__What is asked__: Write out all entries word for word.
--- START Records supplied ---
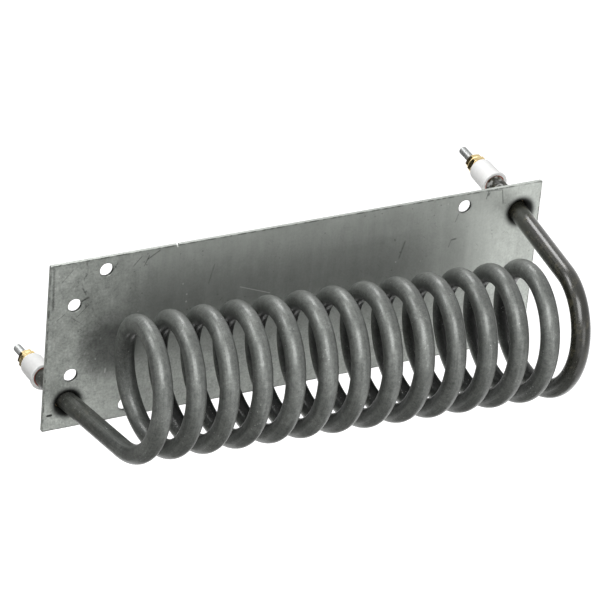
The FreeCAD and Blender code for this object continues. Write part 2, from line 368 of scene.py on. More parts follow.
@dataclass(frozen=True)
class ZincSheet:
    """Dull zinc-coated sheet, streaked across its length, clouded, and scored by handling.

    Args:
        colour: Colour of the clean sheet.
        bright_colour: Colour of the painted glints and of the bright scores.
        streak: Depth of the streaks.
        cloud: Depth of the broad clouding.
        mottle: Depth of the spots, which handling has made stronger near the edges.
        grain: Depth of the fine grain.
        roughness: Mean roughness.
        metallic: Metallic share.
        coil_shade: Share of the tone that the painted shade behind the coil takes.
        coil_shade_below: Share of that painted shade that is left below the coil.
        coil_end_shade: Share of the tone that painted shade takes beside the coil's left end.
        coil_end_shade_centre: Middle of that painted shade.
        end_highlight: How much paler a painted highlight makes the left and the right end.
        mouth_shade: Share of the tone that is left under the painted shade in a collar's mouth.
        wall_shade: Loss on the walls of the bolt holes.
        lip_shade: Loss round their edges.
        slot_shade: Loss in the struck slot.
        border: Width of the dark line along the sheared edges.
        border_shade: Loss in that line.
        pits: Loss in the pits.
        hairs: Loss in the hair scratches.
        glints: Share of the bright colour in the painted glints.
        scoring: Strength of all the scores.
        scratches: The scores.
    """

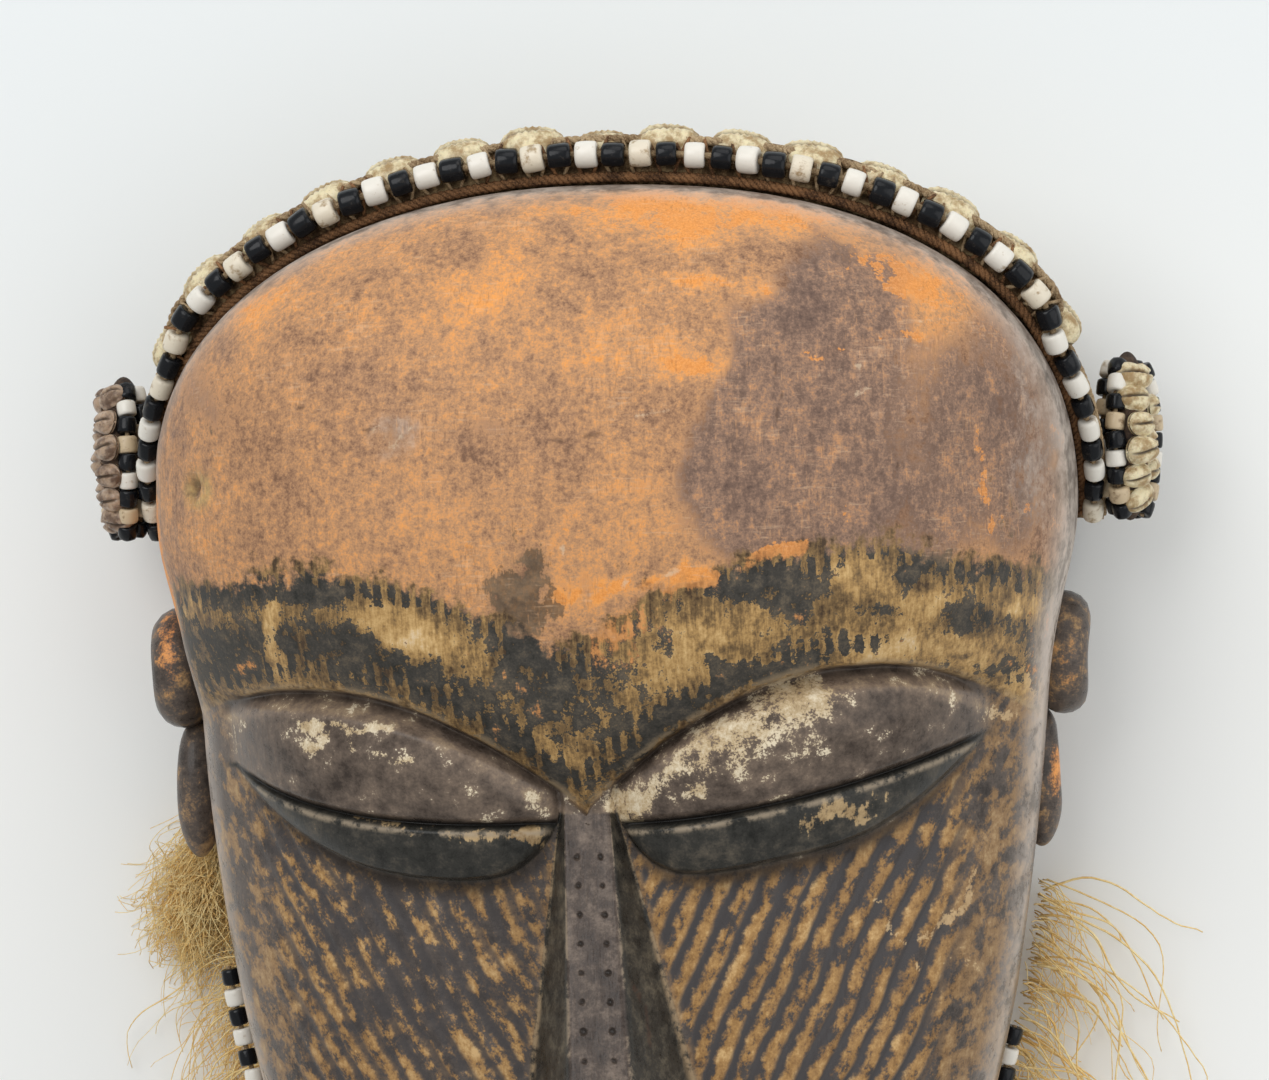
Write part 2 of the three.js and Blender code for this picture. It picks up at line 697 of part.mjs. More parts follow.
--- END Records supplied ---
__Written answer__:
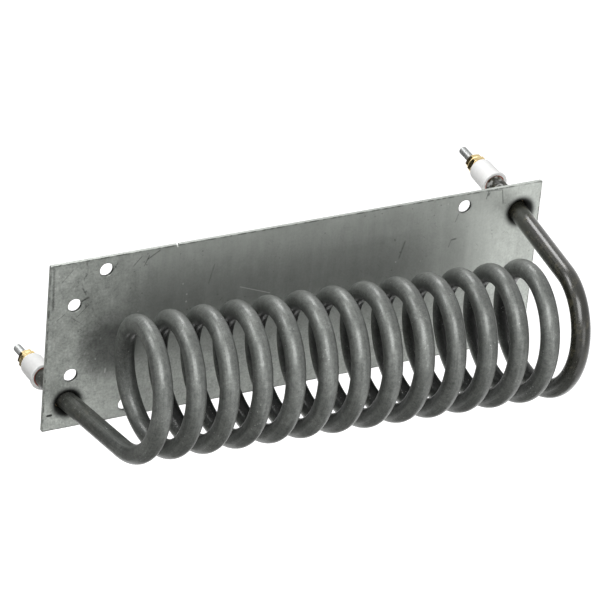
The FreeCAD and Blender code for this object continues. Write part 2, from line 368 of scene.py on. More parts follow.
@dataclass(frozen=True)
class ZincSheet:
    """Dull zinc-coated sheet, streaked across its length, clouded, and scored by handling.

    Args:
        colour: Colour of the clean sheet.
        bright_colour: Colour of the painted glints and of the bright scores.
        streak: Depth of the streaks.
        cloud: Depth of the broad clouding.
        mottle: Depth of the spots, which handling has made stronger near the edges.
        grain: Depth of the fine grain.
        roughness: Mean roughness.
        metallic: Metallic share.
        coil_shade: Share of the tone that the painted shade behind the coil takes.
        coil_shade_below: Share of that painted shade that is left below the coil.
        coil_end_shade: Share of the tone that painted shade takes beside the coil's left end.
        coil_end_shade_centre: Middle of that painted shade.
        end_highlight: How much paler a painted highlight makes the left and the right end.
        mouth_shade: Share of the tone that is left under the painted shade in a collar's mouth.
        wall_shade: Loss on the walls of the bolt holes.
        lip_shade: Loss round their edges.
        slot_shade: Loss in the struck slot.
        border: Width of the dark line along the sheared edges.
        border_shade: Loss in that line.
        pits: Loss in the pits.
        hairs: Loss in the hair scratches.
        glints: Share of the bright colour in the painted glints.
        scoring: Strength of all the scores.
        scratches: The scores.
    """

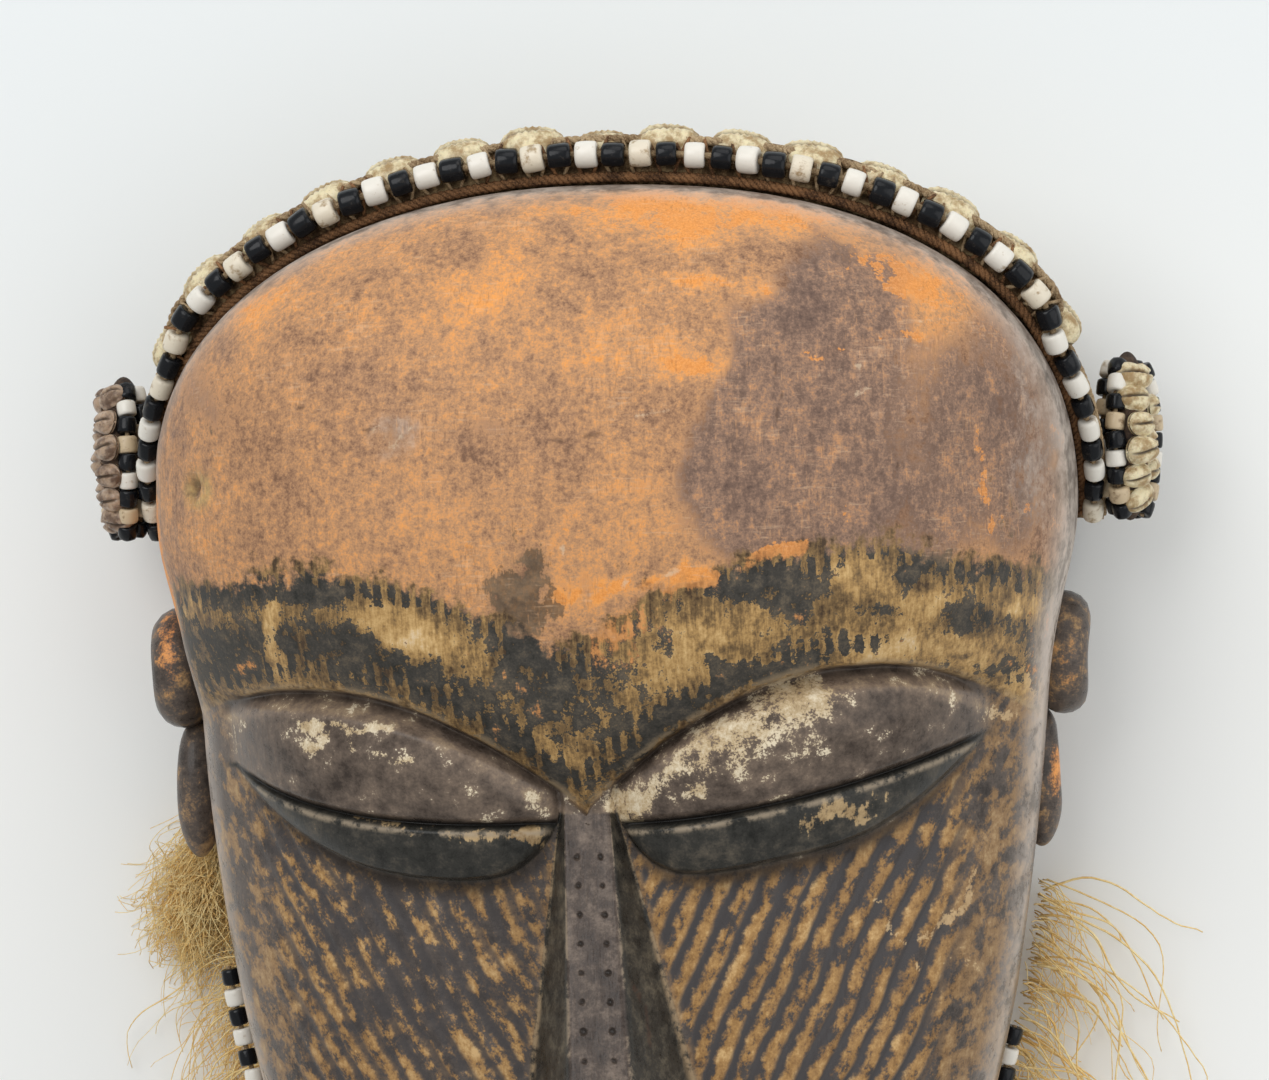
Write part 2 of the three.js and Blender code for this picture. It picks up at line 697 of part.mjs. More parts follow.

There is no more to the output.